# Daha yavaş(ça) konuşun



## Şafak

Günaydın, arkadaşlarım

As far as I know, we're supposed to use adverbs to modify verbs. That's why the following sentence must be grammatically correct: Lütfen daha *yavaşça *Türkçe konuşun, çünkü Türkçem çok iyi değil.

However, I'm pretty sure I've heard people simply say "yavaş" as if it were an adverb (Lütfen daha *yavaş *Türkçe konuşun, çünkü Türkçem çok iyi değil).

I would like to know what is correct.

Teşekkür ederim.


----------



## misi2991

I think you're right. But I prefer to say "Lütfen daha yavaş Türkçe konuşun".


----------



## alibey71

I think the word "Türkçe" in the first clause is redundant, the word "Türkçem" in the second clause is sufficient.


----------



## spiraxo

Jennifer Weiss said:


> However, I'm pretty sure I've heard people simply say "yavaş" as if it were an adverb (Lütfen daha *yavaş *Türkçe konuşun, çünkü Türkçem çok iyi değil).


_Yavaş_ is an adverb here. 
_-ce_ (çe,ça etc. ) is diminutive suffix. A diminutive is not necessary in this case.


----------



## messybricks

Jennifer Weiss said:


> Günaydın, arkadaşlarım
> 
> As far as I know, we're supposed to use adverbs to modify verbs. That's why the following sentence must be grammatically correct: Lütfen daha *yavaşça *Türkçe konuşun, çünkü Türkçem çok iyi değil.
> 
> However, I'm pretty sure I've heard people simply say "yavaş" as if it were an adverb (Lütfen daha *yavaş *Türkçe konuşun, çünkü Türkçem çok iyi değil).
> 
> I would like to know what is correct.
> 
> Teşekkür ederim.




-ça is an adverbializer, which means it turns things into adverbs.  When it attaches to adjectives, it makes it an adverb that describes the manner of the action (as in yavaşça konuş).

The -çe in Türkçe and other language names is probably historically coming from the same adverbializer suffix (i.e. Türkçe konuşmak = to talk like a Türk), but these have all become their own words, and now are nouns in modern Turkish.

When -çe attaches to nouns, it turns the noun into an adverb that indicates the agent of a passive clause.

So why do people say "yavaş konuş"?

The thing is, category names like "noun" and "adjective" and "adverb" are not as useful for Turkish as in some languages, because in Turkish, many adjectives can also be used in place of adverbs (or in the place of nouns, for that matter).

So in this case, -ça is optional, and it is normally omitted because it is unnecessary to convey the meaning.


----------



## spiraxo

Purple frame in the second photo
A descriptive adjective becomes an adverb of manner when it modifies a verb. 

Since_* yavaş*_ is a descriptive adjective, it naturally becomes an adverb (of manner) when it modifies a verb.
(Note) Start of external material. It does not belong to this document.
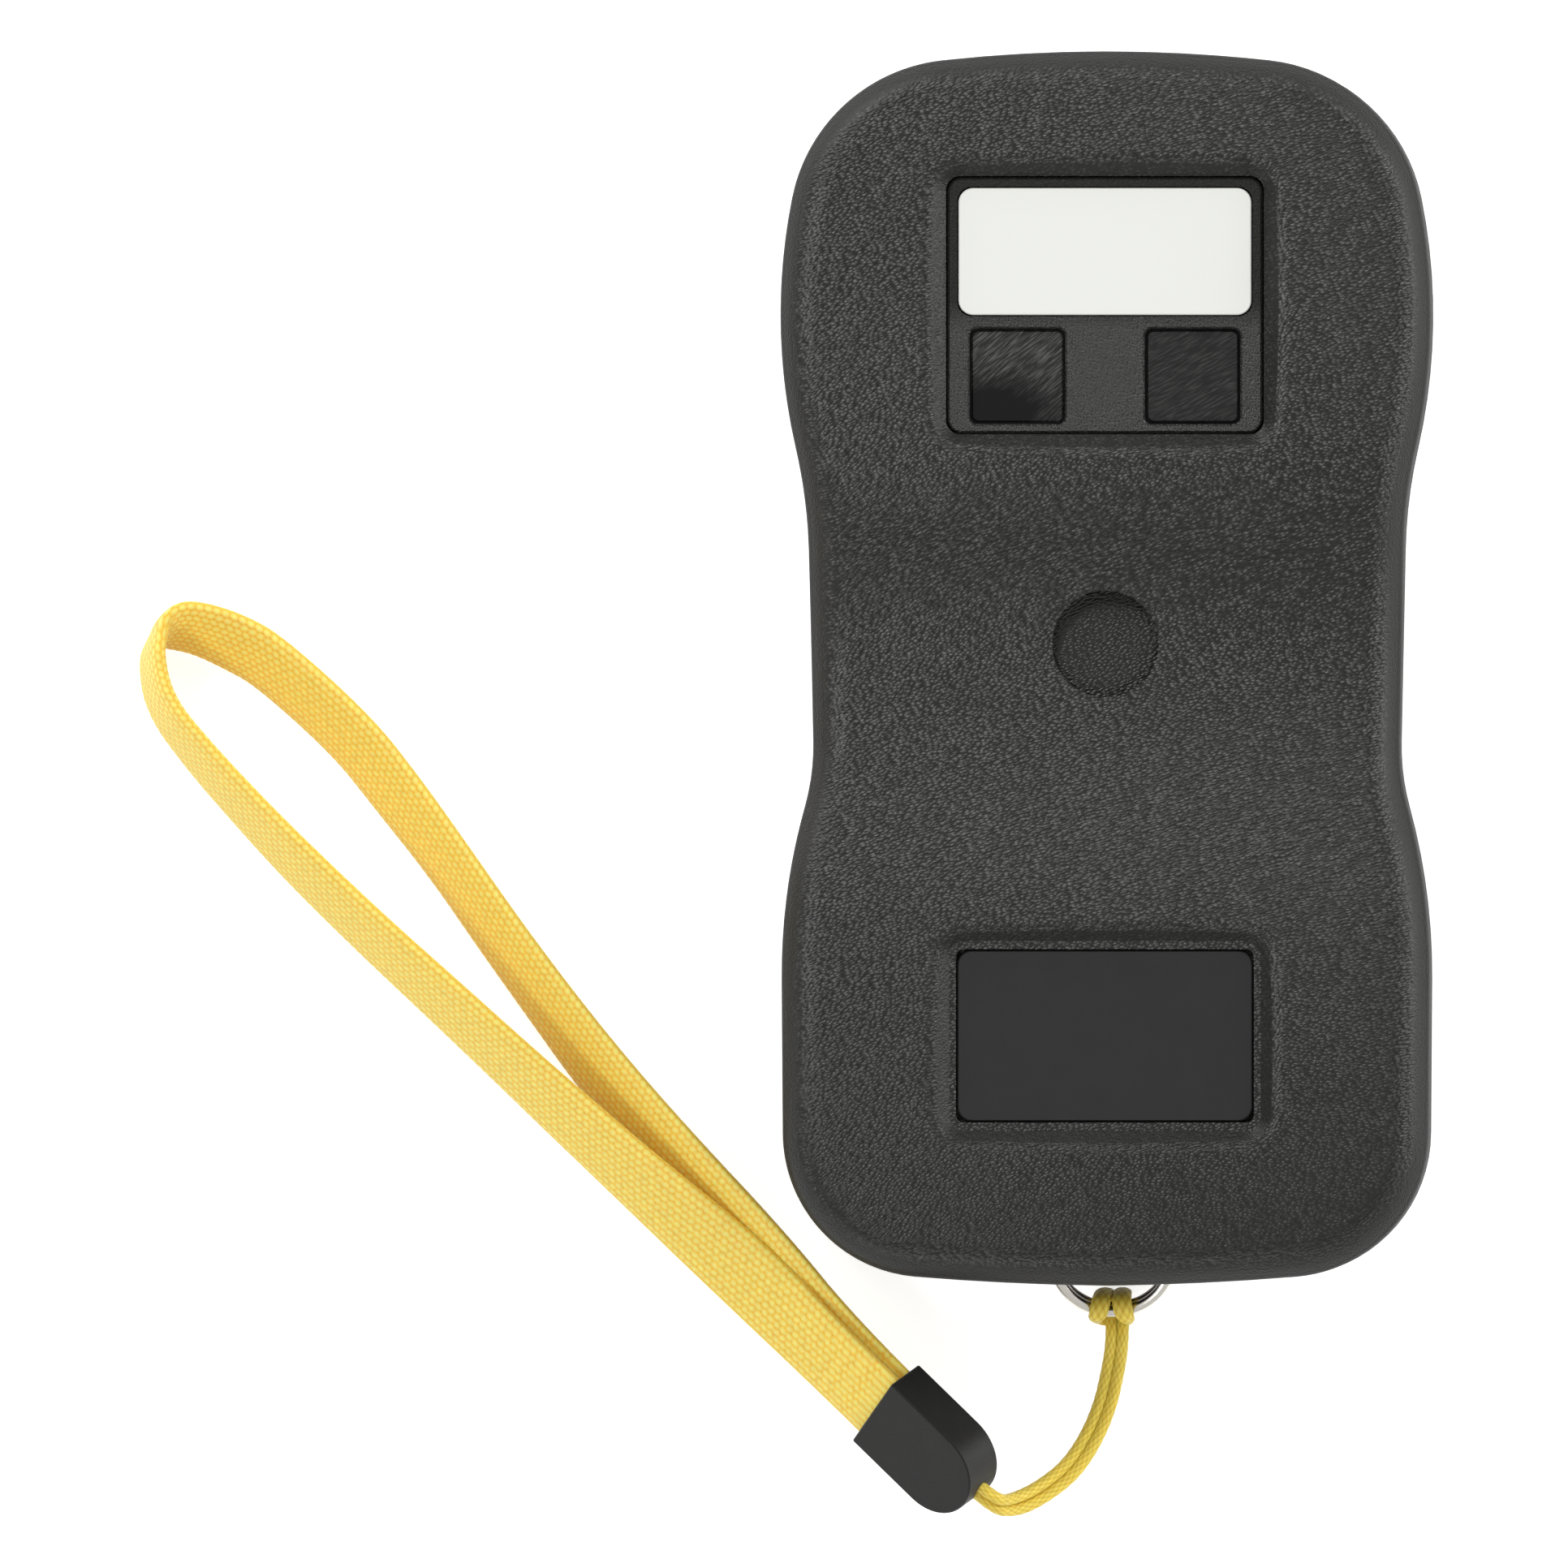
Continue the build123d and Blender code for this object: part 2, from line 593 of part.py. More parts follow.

In other words, an adverbializer is not necessary to convert_ *yavaş*_ into an adverb.

However, when we need diminutive version of this adjective, we add diminutive suffix _*-ce*_ (ce, ca, çe, ça).
Probably Tahir Nejat Gencan foresaw this many decades ago and added _*yavaşça*_ among the examples in the last photo.


----------



## Şafak

Oh thank you very much. In this case, could you please give me a good example of a sentence with yavaşça?

Şimdiden teşekkürler.


----------



## spiraxo

Kedilerle Yakınlık Kurmak İçin Gözlerinizi Yavaşça Kısın
Popular Science
Türkiye


----------



## Şafak

Ah I see. In other words, I'll never use yavaşça  .

Sağ ol.


----------